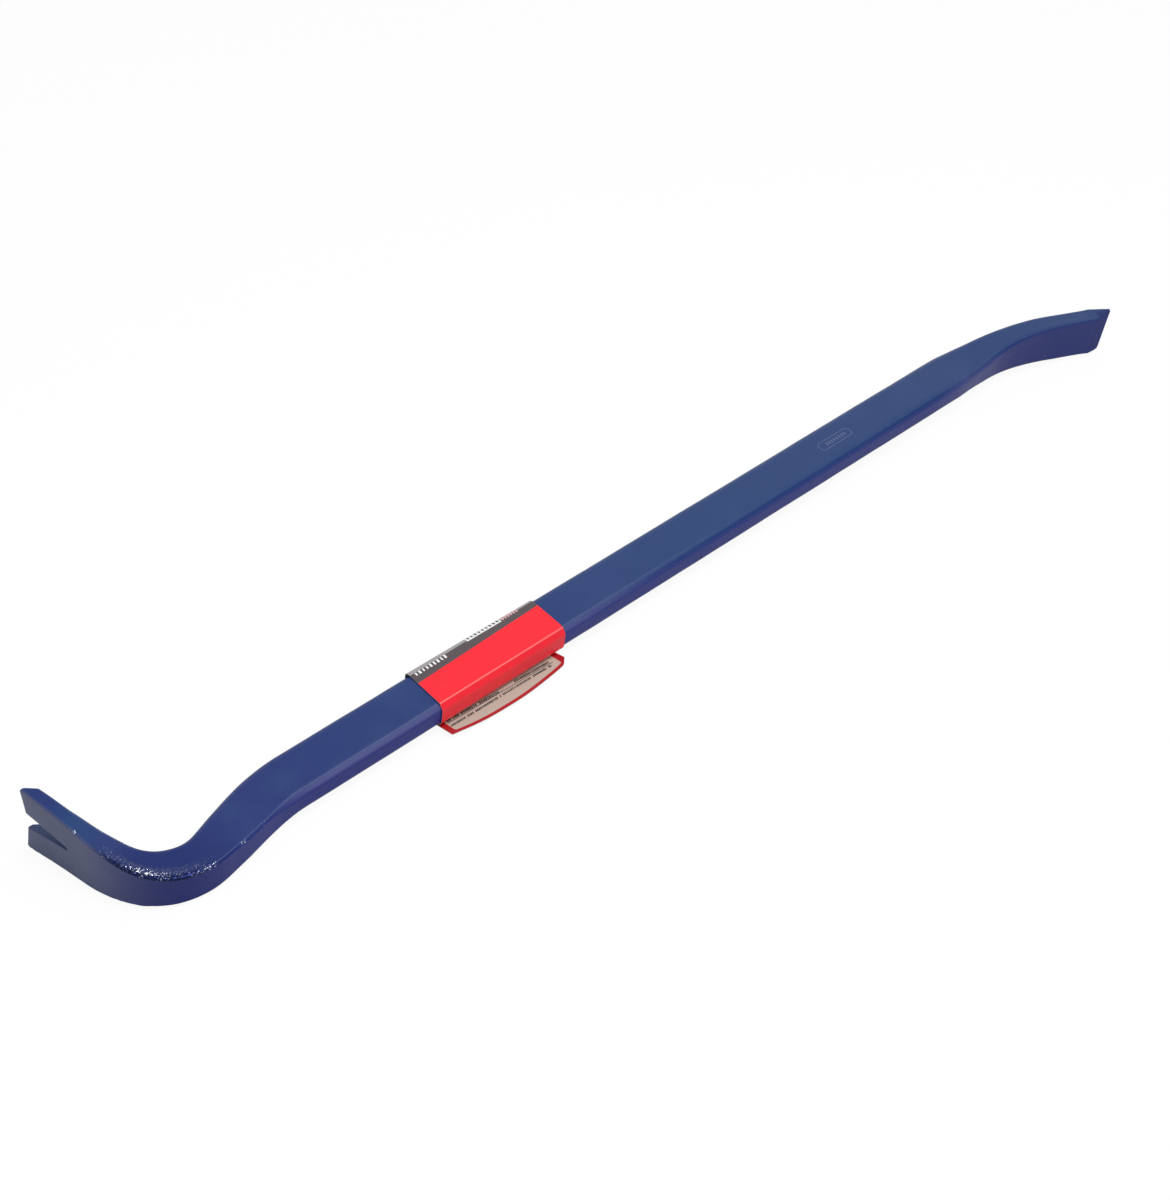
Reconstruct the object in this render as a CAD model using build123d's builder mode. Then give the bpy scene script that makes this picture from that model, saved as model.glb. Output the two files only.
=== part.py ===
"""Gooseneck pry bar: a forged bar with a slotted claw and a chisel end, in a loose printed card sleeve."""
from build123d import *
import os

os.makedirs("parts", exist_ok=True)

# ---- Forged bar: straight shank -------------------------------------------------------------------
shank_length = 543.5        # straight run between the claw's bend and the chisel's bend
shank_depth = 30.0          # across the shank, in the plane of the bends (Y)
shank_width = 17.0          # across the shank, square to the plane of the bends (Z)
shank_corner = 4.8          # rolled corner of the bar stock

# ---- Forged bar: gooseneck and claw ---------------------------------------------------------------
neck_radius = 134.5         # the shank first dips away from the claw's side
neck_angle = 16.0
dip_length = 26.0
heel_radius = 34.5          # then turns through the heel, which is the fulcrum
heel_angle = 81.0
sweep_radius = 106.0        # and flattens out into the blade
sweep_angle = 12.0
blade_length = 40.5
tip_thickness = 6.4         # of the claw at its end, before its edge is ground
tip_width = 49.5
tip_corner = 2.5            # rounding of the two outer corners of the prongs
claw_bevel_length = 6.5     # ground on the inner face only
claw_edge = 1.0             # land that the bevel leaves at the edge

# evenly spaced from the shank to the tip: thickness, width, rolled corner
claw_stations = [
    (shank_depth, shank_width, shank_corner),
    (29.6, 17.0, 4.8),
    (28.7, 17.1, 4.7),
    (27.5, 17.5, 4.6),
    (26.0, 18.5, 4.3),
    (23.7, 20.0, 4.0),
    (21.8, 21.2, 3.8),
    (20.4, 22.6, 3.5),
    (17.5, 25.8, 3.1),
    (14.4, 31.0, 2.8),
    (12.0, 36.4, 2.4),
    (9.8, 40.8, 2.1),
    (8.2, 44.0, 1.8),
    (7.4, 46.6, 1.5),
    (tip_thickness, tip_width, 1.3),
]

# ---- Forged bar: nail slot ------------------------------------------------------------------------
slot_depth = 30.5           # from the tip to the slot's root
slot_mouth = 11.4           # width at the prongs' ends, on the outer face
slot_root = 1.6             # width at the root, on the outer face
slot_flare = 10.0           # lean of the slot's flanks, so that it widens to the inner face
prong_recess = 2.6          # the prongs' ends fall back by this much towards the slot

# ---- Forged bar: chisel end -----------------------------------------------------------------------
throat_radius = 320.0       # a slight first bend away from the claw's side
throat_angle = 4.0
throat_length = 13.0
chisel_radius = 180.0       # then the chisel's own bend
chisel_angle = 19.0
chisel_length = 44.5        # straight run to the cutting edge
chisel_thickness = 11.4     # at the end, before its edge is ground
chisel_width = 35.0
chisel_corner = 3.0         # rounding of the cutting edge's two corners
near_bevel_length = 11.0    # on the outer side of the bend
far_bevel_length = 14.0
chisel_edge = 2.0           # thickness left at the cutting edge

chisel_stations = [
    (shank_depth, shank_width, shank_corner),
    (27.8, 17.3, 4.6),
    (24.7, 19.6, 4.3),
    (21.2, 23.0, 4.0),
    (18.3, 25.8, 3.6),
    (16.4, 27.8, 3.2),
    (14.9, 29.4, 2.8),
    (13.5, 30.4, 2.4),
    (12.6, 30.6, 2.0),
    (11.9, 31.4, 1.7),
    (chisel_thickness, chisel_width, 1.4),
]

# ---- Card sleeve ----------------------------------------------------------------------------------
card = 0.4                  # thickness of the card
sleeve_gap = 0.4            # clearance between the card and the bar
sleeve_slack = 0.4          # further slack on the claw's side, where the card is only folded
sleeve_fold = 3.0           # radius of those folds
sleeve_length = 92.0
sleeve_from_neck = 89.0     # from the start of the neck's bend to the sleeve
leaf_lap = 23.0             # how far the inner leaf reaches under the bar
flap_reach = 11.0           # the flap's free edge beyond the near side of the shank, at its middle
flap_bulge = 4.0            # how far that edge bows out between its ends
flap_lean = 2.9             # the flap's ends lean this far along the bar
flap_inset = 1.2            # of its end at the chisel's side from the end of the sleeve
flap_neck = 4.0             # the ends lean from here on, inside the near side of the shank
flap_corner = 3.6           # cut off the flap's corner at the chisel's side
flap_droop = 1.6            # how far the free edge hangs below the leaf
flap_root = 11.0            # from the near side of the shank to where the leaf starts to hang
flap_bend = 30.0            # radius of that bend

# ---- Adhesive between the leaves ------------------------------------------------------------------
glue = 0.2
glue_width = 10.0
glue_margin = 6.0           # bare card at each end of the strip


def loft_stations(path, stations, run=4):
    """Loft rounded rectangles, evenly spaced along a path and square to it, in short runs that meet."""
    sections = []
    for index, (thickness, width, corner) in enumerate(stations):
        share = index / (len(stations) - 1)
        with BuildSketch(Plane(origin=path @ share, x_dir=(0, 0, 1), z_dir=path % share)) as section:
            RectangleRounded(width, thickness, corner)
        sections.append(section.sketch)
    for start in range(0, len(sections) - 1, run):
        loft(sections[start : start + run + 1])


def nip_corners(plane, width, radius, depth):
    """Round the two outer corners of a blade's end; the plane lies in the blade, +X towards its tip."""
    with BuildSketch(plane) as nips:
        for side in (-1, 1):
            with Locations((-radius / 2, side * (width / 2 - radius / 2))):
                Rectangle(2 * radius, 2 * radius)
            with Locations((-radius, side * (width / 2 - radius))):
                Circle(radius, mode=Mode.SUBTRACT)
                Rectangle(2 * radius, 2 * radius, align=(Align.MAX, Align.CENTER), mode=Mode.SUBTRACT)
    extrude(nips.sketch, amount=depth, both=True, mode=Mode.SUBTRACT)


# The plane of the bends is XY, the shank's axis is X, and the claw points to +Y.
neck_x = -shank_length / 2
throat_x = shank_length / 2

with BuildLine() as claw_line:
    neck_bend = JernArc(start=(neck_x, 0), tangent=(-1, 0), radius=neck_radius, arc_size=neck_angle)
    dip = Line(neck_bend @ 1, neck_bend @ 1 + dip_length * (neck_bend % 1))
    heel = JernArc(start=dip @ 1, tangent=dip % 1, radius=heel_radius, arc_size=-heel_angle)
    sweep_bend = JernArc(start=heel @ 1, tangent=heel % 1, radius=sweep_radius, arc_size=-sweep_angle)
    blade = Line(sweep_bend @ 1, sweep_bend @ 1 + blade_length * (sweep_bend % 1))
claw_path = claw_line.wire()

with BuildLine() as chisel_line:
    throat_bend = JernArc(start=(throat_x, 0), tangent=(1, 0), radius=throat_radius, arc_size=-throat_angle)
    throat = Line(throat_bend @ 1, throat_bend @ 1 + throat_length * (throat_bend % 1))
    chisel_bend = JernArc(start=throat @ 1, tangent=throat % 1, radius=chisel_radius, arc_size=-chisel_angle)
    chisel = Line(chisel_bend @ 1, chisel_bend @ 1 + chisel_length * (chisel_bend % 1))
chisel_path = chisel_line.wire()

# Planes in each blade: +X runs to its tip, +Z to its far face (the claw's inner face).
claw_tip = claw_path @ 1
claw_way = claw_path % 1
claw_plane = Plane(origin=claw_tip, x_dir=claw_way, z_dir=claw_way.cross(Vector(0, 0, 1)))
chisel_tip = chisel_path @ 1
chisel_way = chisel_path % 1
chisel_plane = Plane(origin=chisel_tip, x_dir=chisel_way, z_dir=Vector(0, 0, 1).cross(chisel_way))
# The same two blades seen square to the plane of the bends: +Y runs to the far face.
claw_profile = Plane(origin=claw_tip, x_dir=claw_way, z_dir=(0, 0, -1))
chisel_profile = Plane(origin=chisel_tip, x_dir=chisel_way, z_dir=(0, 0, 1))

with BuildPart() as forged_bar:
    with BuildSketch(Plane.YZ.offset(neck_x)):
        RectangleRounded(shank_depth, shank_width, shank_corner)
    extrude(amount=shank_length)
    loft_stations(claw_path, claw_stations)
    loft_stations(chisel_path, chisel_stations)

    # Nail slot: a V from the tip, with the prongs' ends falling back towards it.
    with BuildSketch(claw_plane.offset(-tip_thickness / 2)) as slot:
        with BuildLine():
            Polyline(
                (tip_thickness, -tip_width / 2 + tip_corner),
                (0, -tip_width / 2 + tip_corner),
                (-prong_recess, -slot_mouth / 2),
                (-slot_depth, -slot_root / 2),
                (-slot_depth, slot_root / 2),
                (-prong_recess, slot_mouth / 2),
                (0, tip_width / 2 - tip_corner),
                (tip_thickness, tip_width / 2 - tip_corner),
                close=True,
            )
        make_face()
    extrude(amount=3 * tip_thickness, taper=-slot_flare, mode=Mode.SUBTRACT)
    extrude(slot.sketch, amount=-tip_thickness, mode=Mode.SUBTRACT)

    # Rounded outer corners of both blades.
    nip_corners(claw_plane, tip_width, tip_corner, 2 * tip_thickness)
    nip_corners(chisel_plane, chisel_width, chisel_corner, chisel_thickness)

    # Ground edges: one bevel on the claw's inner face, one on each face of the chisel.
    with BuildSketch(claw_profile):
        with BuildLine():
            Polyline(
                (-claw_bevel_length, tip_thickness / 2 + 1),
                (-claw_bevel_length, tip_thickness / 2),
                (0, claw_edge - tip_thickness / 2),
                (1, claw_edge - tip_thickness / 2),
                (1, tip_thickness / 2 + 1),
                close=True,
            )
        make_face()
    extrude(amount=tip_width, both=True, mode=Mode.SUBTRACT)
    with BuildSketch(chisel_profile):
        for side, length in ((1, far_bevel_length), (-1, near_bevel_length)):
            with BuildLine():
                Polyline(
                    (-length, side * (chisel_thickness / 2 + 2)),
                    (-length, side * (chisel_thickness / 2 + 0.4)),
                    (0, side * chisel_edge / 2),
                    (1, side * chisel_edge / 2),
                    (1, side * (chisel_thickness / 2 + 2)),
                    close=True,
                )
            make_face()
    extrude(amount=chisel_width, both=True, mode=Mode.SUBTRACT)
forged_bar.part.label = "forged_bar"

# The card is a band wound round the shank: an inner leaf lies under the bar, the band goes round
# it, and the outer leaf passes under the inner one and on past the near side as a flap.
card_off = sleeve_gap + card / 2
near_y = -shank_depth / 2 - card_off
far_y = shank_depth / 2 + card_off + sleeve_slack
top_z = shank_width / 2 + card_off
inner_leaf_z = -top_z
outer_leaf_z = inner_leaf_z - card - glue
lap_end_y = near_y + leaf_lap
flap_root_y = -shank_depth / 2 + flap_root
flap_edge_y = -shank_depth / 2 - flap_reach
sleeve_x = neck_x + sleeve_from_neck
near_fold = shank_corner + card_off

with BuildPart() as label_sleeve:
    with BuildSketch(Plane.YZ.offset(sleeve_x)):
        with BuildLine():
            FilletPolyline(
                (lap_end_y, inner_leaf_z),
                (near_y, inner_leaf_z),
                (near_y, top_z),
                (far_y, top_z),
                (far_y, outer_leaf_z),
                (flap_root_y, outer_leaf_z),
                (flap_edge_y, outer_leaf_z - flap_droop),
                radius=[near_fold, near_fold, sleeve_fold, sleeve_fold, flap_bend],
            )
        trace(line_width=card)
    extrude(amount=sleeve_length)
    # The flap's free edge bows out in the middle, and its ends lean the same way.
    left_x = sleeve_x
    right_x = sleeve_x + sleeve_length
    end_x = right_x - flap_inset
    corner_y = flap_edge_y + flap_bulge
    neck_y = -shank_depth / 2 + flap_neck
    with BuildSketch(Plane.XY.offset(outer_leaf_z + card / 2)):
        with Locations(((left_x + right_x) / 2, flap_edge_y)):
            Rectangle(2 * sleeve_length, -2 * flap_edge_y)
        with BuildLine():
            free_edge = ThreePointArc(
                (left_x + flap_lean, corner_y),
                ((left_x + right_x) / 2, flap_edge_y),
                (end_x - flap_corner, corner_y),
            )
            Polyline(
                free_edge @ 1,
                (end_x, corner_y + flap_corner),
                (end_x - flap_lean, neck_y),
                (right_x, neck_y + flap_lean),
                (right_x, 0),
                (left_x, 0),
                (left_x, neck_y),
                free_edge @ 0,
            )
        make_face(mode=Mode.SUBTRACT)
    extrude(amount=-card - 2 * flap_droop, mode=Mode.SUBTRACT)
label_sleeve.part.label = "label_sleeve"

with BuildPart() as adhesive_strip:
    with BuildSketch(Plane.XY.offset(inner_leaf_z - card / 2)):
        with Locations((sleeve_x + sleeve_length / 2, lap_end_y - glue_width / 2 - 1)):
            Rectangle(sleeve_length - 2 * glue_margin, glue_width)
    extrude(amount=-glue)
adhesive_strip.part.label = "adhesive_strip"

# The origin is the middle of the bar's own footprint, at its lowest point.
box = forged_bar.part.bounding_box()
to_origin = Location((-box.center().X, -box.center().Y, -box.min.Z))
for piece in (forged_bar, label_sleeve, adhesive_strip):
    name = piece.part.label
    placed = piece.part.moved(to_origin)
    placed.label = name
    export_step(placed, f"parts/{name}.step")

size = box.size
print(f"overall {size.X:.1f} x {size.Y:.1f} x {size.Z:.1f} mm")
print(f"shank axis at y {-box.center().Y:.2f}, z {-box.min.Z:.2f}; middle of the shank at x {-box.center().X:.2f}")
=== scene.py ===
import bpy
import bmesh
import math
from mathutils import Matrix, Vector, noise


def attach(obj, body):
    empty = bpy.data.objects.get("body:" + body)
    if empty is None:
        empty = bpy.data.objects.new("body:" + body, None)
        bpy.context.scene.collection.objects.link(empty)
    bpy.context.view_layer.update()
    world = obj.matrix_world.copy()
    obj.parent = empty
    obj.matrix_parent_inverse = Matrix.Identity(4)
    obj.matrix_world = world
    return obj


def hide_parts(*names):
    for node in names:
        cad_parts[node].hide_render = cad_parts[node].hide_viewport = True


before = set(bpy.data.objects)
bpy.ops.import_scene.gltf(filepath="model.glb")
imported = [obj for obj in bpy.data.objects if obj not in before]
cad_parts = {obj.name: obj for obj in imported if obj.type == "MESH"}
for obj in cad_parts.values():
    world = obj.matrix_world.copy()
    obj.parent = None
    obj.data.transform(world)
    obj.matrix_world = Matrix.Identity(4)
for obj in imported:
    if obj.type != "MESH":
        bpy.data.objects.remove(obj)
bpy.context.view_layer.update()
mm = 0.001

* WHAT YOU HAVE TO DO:
Give again the run of lines that opens at the line with "# The origin" and closes at the line with "for node in", exactly, and only that run.

* RESULT BELOW:
# The origin is the middle of the bar's own footprint, at its lowest point.
box = forged_bar.part.bounding_box()
to_origin = Location((-box.center().X, -box.center().Y, -box.min.Z))
for piece in (forged_bar, label_sleeve, adhesive_strip):
    name = piece.part.label
    placed = piece.part.moved(to_origin)
    placed.label = name
    export_step(placed, f"parts/{name}.step")

size = box.size
print(f"overall {size.X:.1f} x {size.Y:.1f} x {size.Z:.1f} mm")
print(f"shank axis at y {-box.center().Y:.2f}, z {-box.min.Z:.2f}; middle of the shank at x {-box.center().X:.2f}")
=== scene.py ===
import bpy
import bmesh
import math
from mathutils import Matrix, Vector, noise


def attach(obj, body):
    empty = bpy.data.objects.get("body:" + body)
    if empty is None:
        empty = bpy.data.objects.new("body:" + body, None)
        bpy.context.scene.collection.objects.link(empty)
    bpy.context.view_layer.update()
    world = obj.matrix_world.copy()
    obj.parent = empty
    obj.matrix_parent_inverse = Matrix.Identity(4)
    obj.matrix_world = world
    return obj


def hide_parts(*names):
    for node in names:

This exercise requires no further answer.